Ff = F _n *FricCoefficient, wherein Ff represents the torsional frictional forces, F _n represents the normal contact forces and FricCoefficient represents a frictional factor; and wherein an individual frictional factor may be assigned to one or more individual components of the BHA.

Embodiment 20: The method of Embodiment 18, wherein adjusting the drill bit trajectory comprises adjusting the drill bit trajectory with a rotary steering drilling system operably connected to the BHA, the rotary steering drilling system configured to adjust the drill bit trajectory based at least in part on calculations from the dynamic computer model of the BHA.

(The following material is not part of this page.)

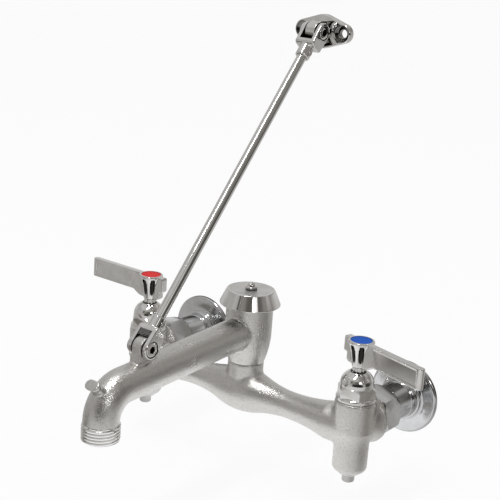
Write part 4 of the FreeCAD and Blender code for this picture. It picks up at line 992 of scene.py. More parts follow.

Although the foregoing description contains many specifics, these are not to be construed as limiting the scope of the present invention, but merely as providing certain exemplary embodiments. Similarly, other embodiments of the invention may be devised that do not depart from the spirit or scope of the present disclosure. For example, features described herein with reference to one embodiment also may be provided in others of the embodiments described herein. The scope of the invention is, therefore, indicated and limited only by the appended claims and their legal equivalents, rather than by the foregoing description. All additions, deletions, and modifications to the disclosed embodiments, which fall within the meaning and scope of the claims, are encompassed by the present disclosure.